_SET TASK_. Set down the material exactly as given, please, from its first line through the line that includes "from build123d import *".

_MATERIAL PROVIDED_.
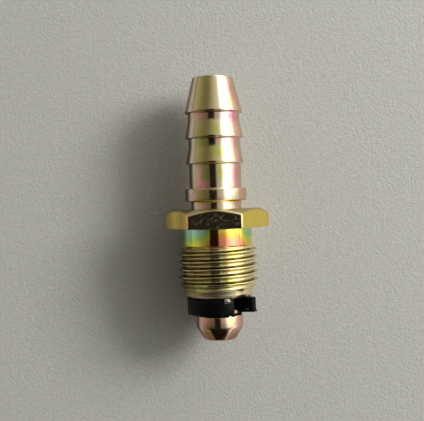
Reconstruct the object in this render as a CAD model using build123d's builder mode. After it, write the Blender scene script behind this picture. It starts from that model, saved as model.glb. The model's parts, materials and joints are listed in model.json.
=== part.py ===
"""Straight male hose connector: a barbed stem, a male nut that swivels on it, and a split clip.

The connector lies on a flat of its hexagon. Its axis runs along Y, the hose tail towards +Y, and the
origin is under the middle of its length, on the surface that it lies on. Lengths are in millimetres.
"""

import os
from math import ceil, cos, radians, sin, tan

from build123d import *

# Male nut, M16 x 1.5
thread_diameter = 16.0
thread_pitch = 1.5
thread_angle = 60.0
first_groove_offset = 0.54
nut_wall = 2.9
thread_length = 10.2
lead_chamfer_length = 1.55
pilot_length = 0.8
nut_end_chamfer = 0.6
undercut_clearance = 0.23
undercut_length = 3.35
undercut_slope = 45.0
hex_shoulder = 1.0
hex_height = 3.75
hex_corner_radius = 0.5
hex_chamfer_inset = 0.35
hex_chamfer_angle = 30.0
nut_running_clearance = 0.1
nut_bore_chamfer = 0.3
nut_axial_play = 1.55
nut_end_clearance = 0.1

# Hose tail, for a hose of 10 mm bore
barb_count = 3
barb_pitch = 5.0
barb_height = 0.55
crest_land = 0.3
flare_length = 2.9
step_length = 0.1
tip_wall = 1.0
tip_length = 7.0
tip_chamfer = 0.25
seat_length = 4.9

# Collar that stops the hose, and the neck that the nut turns on
collar_height = 0.95
collar_width = 2.5
collar_chamfer = 0.25
neck_step = 0.15
neck_chamfer = 0.3

# Split clip, with angles about the axis measured from straight up towards +X
clip_height = 3.2
clip_wall = 2.05
clip_fit_clearance = 0.05
groove_depth = 0.8
groove_slack = 0.1
first_end_angle = 30.0
second_end_angle = 49.0
top_step_angle = 18.0
top_step_depth = 0.78
bottom_step_angle = 9.0
bottom_step_depth = 0.67
bottom_relief_angle = 22.0
bottom_relief_depth = 0.95

# Finger tab on the second end of the clip
tab_length = 2.75
tab_thickness = 1.0
tab_rise = 0.3
tab_nut_clearance = 0.65
tab_notch_inset = 0.55
tab_notch_width = 1.2
tab_notch_depth = 0.5
tab_corner_radius = 0.3

# Nose with its 60 degree sealing cone
nose_step = 0.325
nose_length = 2.7
nose_shoulder_width = 0.15
nose_shoulder_slope_length = 0.5
cone_half_angle = 30.0
cone_end_wall = 0.98
cone_end_chamfer = 0.25

# Flow bore, drilled from both ends
tail_wall = 2.15
tail_bore_depth = 38.0
nose_wall = 1.95
drill_point_angle = 118.0
bore_chamfer = 0.25

# Radii, from the thread inwards and then out along the stem
thread_radius = thread_diameter / 2
thread_triangle_height = thread_pitch / 2 / tan(radians(thread_angle / 2))
thread_depth = thread_triangle_height * 17 / 24
thread_root_width = thread_pitch / 6
thread_root_radius = thread_radius - thread_depth
undercut_radius = thread_root_radius - undercut_clearance
pilot_radius = undercut_radius
hex_half_flats = thread_radius + hex_shoulder
hex_chamfer_radius = hex_half_flats - hex_chamfer_inset
nut_bore_radius = thread_radius - nut_wall
nut_end_radius = pilot_radius - nut_end_chamfer
neck_radius = nut_bore_radius - nut_running_clearance
root_radius = neck_radius + neck_step
crest_radius = root_radius + barb_height
collar_radius = root_radius + collar_height
tail_bore_radius = root_radius - tail_wall
tip_radius = tail_bore_radius + tip_wall
groove_radius = neck_radius - groove_depth
nose_radius = neck_radius - nose_step
nose_bore_radius = groove_radius - nose_wall
cone_end_radius = nose_bore_radius + cone_end_wall
clip_inner_radius = groove_radius + clip_fit_clearance
clip_outer_radius = clip_inner_radius + clip_wall
tab_radius = clip_outer_radius + tab_length
tab_rise_radius = nut_end_radius + tab_nut_clearance

# Lengths that the radii give
cone_length = (nose_radius - cone_end_radius) / tan(radians(cone_half_angle))
drill_point_length = (tail_bore_radius - nose_bore_radius) / tan(radians(drill_point_angle / 2))
undercut_slope_length = (thread_radius - undercut_radius) / tan(radians(undercut_slope))

# Places along the axis, from the tail to the nose
overall_length = (
    tip_length
    + (barb_count - 1) * barb_pitch
    + seat_length
    + collar_width
    + nut_axial_play
    + hex_height
    + undercut_length
    + thread_length
    + nut_end_clearance
    + clip_height
    + nose_length
    + cone_length
)
tail_end = overall_length / 2
crests = [tail_end - tip_length - i * barb_pitch for i in range(barb_count)]
collar_top = crests[-1] - seat_length
collar_bottom = collar_top - collar_width
hex_top = collar_bottom - nut_axial_play
hex_bottom = hex_top - hex_height
undercut_bottom = hex_bottom - undercut_length
nut_end = undercut_bottom - thread_length
pilot_bottom = nut_end + nut_end_chamfer
pilot_top = pilot_bottom + pilot_length
clip_top = nut_end - nut_end_clearance
clip_bottom = clip_top - clip_height
cone_top = clip_bottom - nose_length
nose_end = cone_top - cone_length
groove_top = clip_top + groove_slack
tail_bore_bottom = tail_end - tail_bore_depth

axis_height = hex_half_flats
fitting_axis = Axis((0, 0, axis_height), (0, 1, 0))
profile_plane = Plane.XY.offset(axis_height)


def cross_section(y):
    """The plane across the axis at y, its own x pointing up, its own y along +X, facing the tail."""
    return Plane(origin=(0, y, axis_height), x_dir=(0, 0, 1), z_dir=(0, 1, 0))


def polar(radius, angle):
    return radius * cos(radians(angle)), radius * sin(radians(angle))


def rims(part, y):
    """The round edges of a part that lie in the plane across the axis at y, smallest first."""
    near = 0.001
    circles = part.edges().filter_by(GeomType.CIRCLE)
    return circles.filter_by_position(Axis.Y, y - near, y + near).sort_by(SortBy.RADIUS)


def sector(start_angle, end_angle):
    """A wedge from the axis past the outside of the clip, between two angles."""
    reach = 2 * clip_outer_radius
    return Polygon((0, 0), polar(reach, start_angle), polar(reach, end_angle), align=None)


# Hose stem, turned from one bar
with BuildPart() as hose_stem:
    with BuildSketch(profile_plane):
        with BuildLine():
            Polyline((0, tail_end), (tip_radius, tail_end), (crest_radius, crests[0] + crest_land))
            for crest in crests:
                Polyline(
                    (crest_radius, crest + crest_land),
                    (crest_radius, crest),
                    (root_radius, crest - step_length),
                )
            for above, crest in zip(crests, crests[1:]):
                Polyline(
                    (root_radius, above - step_length),
                    (root_radius, crest + crest_land + flare_length),
                    (crest_radius, crest + crest_land),
                )
            Polyline(
                (root_radius, crests[-1] - step_length),
                (root_radius, collar_top),
                (collar_radius, collar_top),
                (collar_radius, collar_bottom),
                (neck_radius, collar_bottom),
                (neck_radius, groove_top),
                (groove_radius, groove_top),
                (groove_radius, clip_bottom),
                (groove_radius + nose_shoulder_width, clip_bottom),
                (nose_radius, clip_bottom - nose_shoulder_slope_length),
                (nose_radius, cone_top),
                (cone_end_radius, nose_end),
                (0, nose_end),
                (0, tail_end),
            )
        make_face()
    revolve(axis=fitting_axis)
    with BuildSketch(profile_plane):
        with BuildLine():
            Polyline(
                (0, tail_end),
                (tail_bore_radius, tail_end),
                (tail_bore_radius, tail_bore_bottom),
                (nose_bore_radius, tail_bore_bottom - drill_point_length),
                (nose_bore_radius, nose_end),
                (0, nose_end),
                close=True,
            )
        make_face()
    revolve(axis=fitting_axis, mode=Mode.SUBTRACT)
    chamfer(rims(hose_stem, tail_end)[-1], tip_chamfer)
    chamfer(rims(hose_stem, nose_end)[-1], cone_end_chamfer)
    chamfer([rims(hose_stem, tail_end)[0], rims(hose_stem, nose_end)[0]], bore_chamfer)
    chamfer([rims(hose_stem, collar_top)[-1], rims(hose_stem, collar_bottom)[-1]], collar_chamfer)
    chamfer(rims(hose_stem, groove_top)[-1], neck_chamfer)

# One turn of the thread's groove, a little wider and higher than the bar that it is cut in
groove_start = nut_end + first_groove_offset - thread_pitch
groove_start_plane = Plane(
    origin=(0, groove_start, axis_height),
    x_dir=(0, 0, 1),
    z_dir=(-1, 0, 0),
)
with BuildPart() as thread_groove:
    with BuildLine():
        helix = Helix(
            pitch=thread_pitch,
            height=thread_pitch,
            radius=thread_radius,
            center=groove_start_plane.origin,
            direction=fitting_axis.direction,
        )
    with BuildSketch(groove_start_plane):
        mouth_radius = thread_radius + thread_pitch / 16
        half_root = thread_root_width / 2
        half_mouth = half_root + (mouth_radius - thread_root_radius) * tan(radians(thread_angle / 2))
        with BuildLine():
            Polyline(
                (thread_root_radius, -half_root),
                (thread_root_radius, half_root),
                (mouth_radius, half_mouth),
                (mouth_radius, -half_mouth),
                close=True,
            )
        make_face()
    sweep(path=helix, is_frenet=True)

# Shank of the nut: undercut, thread, lead chamfer and pilot
with BuildPart() as threaded_shank:
    with BuildSketch(profile_plane):
        with BuildLine():
            Polyline(
                (0, hex_bottom),
                (undercut_radius, hex_bottom),
                (undercut_radius, undercut_bottom),
                (thread_radius, undercut_bottom - undercut_slope_length),
                (thread_radius, pilot_top + lead_chamfer_length),
                (pilot_radius, pilot_top),
                (pilot_radius, pilot_bottom),
                (nut_end_radius, nut_end),
                (0, nut_end),
                close=True,
            )
        make_face()
    revolve(axis=fitting_axis)
    thread_end = undercut_bottom + thread_pitch / 2
    for turn in range(ceil((thread_end - groove_start) / thread_pitch)):
        with Locations((0, turn * thread_pitch, 0)):
            add(thread_groove.part, mode=Mode.SUBTRACT)

# Male nut: the hexagon, chamfered on its tail side, on the threaded shank
with BuildPart() as swivel_nut:
    with BuildSketch(cross_section(hex_bottom)) as hexagon:
        RegularPolygon(hex_half_flats, side_count=6, major_radius=False, rotation=30)
        fillet(hexagon.vertices(), hex_corner_radius)
    extrude(amount=hex_height)
    with BuildSketch(profile_plane):
        beyond_corners = 2 * hex_half_flats
        chamfer_fall = (beyond_corners - hex_chamfer_radius) * tan(radians(hex_chamfer_angle))
        with BuildLine():
            Polyline(
                (0, hex_top),
                (hex_chamfer_radius, hex_top),
                (beyond_corners, hex_top - chamfer_fall),
                (beyond_corners, hex_bottom - chamfer_fall),
                (0, hex_bottom - chamfer_fall),
                close=True,
            )
        make_face()
    revolve(axis=fitting_axis, mode=Mode.INTERSECT)
    add(threaded_shank.part)
    with BuildSketch(cross_section(nut_end)):
        Circle(nut_bore_radius)
    extrude(amount=hex_top - nut_end, mode=Mode.SUBTRACT)
    chamfer([rims(swivel_nut, hex_top)[0], rims(swivel_nut, nut_end)[0]], nut_bore_chamfer)

# Split clip: its ends are stepped, the first on its upper side and the second on its lower side
with BuildPart() as retaining_clip:
    with BuildSketch(cross_section(clip_bottom)):
        Circle(clip_outer_radius)
        Circle(clip_inner_radius, mode=Mode.SUBTRACT)
    extrude(amount=clip_height)
    with BuildSketch(cross_section(clip_bottom)):
        sector(first_end_angle, second_end_angle)
    extrude(amount=clip_height, mode=Mode.SUBTRACT)
    with BuildSketch(cross_section(clip_top - top_step_depth)):
        sector(first_end_angle - top_step_angle, first_end_angle)
    extrude(amount=top_step_depth, mode=Mode.SUBTRACT)
    with BuildSketch(cross_section(clip_bottom)):
        sector(second_end_angle, second_end_angle + bottom_step_angle)
    extrude(amount=bottom_step_depth, mode=Mode.SUBTRACT)
    relief_start = second_end_angle + bottom_step_angle
    with BuildSketch(cross_section(clip_bottom)):
        sector(relief_start, relief_start + bottom_relief_angle)
    extrude(amount=bottom_relief_depth, mode=Mode.SUBTRACT)
    outward_x, outward_z = sin(radians(second_end_angle)), cos(radians(second_end_angle))
    tab_plane = Plane(
        origin=(0, clip_bottom, axis_height),
        x_dir=(outward_x, 0, outward_z),
        z_dir=(-outward_z, 0, outward_x),
    )
    tab_root = (clip_inner_radius + clip_outer_radius) / 2
    tab_top = clip_height + tab_rise
    notch_start = clip_outer_radius + tab_notch_inset
    notch_end = notch_start + tab_notch_width
    with BuildSketch(tab_plane) as tab_profile:
        with BuildLine():
            Polyline(
                (notch_start, bottom_step_depth),
                (tab_root, bottom_step_depth),
                (tab_root, clip_height),
                (tab_rise_radius - tab_rise, clip_height),
                (tab_rise_radius, tab_top),
                (tab_radius, tab_top),
                (tab_radius, bottom_step_depth),
                (notch_end, bottom_step_depth),
            )
            ThreePointArc(
                (notch_end, bottom_step_depth),
                ((notch_start + notch_end) / 2, bottom_step_depth + tab_notch_depth),
                (notch_start, bottom_step_depth),
            )
        make_face()
        fillet(tab_profile.vertices().group_by(Axis.X)[-1], tab_corner_radius)
    extrude(amount=-tab_thickness)

hose_stem.part.label = "hose_stem"
swivel_nut.part.label = "swivel_nut"
retaining_clip.part.label = "retaining_clip"

os.makedirs("parts", exist_ok=True)
export_step(hose_stem.part, "parts/hose_stem.step")
export_step(swivel_nut.part, "parts/swivel_nut.step")
export_step(retaining_clip.part, "parts/retaining_clip.step")
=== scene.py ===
"""Dresses a straight male hose connector: the turned stem, the threaded nut and the split clip.

The connector lies on a flat of its hexagon with its axis along Y and the hose tail towards +Y.
Angles round the axis start straight up and grow towards +X. Everything is in metres.
"""

import json
from collections import namedtuple
from math import atan, ceil, cos, pi, radians, sin, sqrt, tan

import bmesh
import bpy
from bpy.props import FloatProperty, FloatVectorProperty, IntProperty, PointerProperty
from mathutils import Matrix, Vector


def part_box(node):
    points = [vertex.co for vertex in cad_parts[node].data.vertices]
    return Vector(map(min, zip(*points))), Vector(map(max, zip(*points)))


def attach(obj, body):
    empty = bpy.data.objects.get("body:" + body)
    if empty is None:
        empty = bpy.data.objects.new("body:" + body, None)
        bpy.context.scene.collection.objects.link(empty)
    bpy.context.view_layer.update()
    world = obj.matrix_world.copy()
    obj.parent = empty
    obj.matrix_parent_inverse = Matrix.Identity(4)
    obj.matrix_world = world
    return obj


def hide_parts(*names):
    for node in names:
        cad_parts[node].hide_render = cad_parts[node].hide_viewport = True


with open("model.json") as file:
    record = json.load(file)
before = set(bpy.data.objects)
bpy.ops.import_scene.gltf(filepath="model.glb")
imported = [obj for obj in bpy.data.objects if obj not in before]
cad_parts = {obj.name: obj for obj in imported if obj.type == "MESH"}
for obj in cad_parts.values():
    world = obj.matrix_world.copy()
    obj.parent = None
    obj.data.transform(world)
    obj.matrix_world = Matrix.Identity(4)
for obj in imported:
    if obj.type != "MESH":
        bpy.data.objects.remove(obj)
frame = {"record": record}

bl_info = {
    "name": "Straight male hose connector",
    "version": (1, 0, 0),
    "blender": (4, 5, 0),
    "location": "3D View > Sidebar > Connector",
    "description": "Makes a plated hose connector with its swivel nut and clip, and a stage for it",
    "category": "Object",
}

MM = 0.001
MERGE_DISTANCE = 0.0002 * MM
FLOOR_HALF_WIDTH = 1.5
ROOM_BRIGHTEST = 2.4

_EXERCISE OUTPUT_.
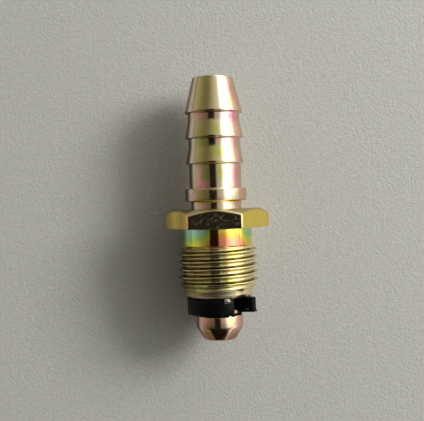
Reconstruct the object in this render as a CAD model using build123d's builder mode. After it, write the Blender scene script behind this picture. It starts from that model, saved as model.glb. The model's parts, materials and joints are listed in model.json.
=== part.py ===
"""Straight male hose connector: a barbed stem, a male nut that swivels on it, and a split clip.

The connector lies on a flat of its hexagon. Its axis runs along Y, the hose tail towards +Y, and the
origin is under the middle of its length, on the surface that it lies on. Lengths are in millimetres.
"""

import os
from math import ceil, cos, radians, sin, tan

from build123d import *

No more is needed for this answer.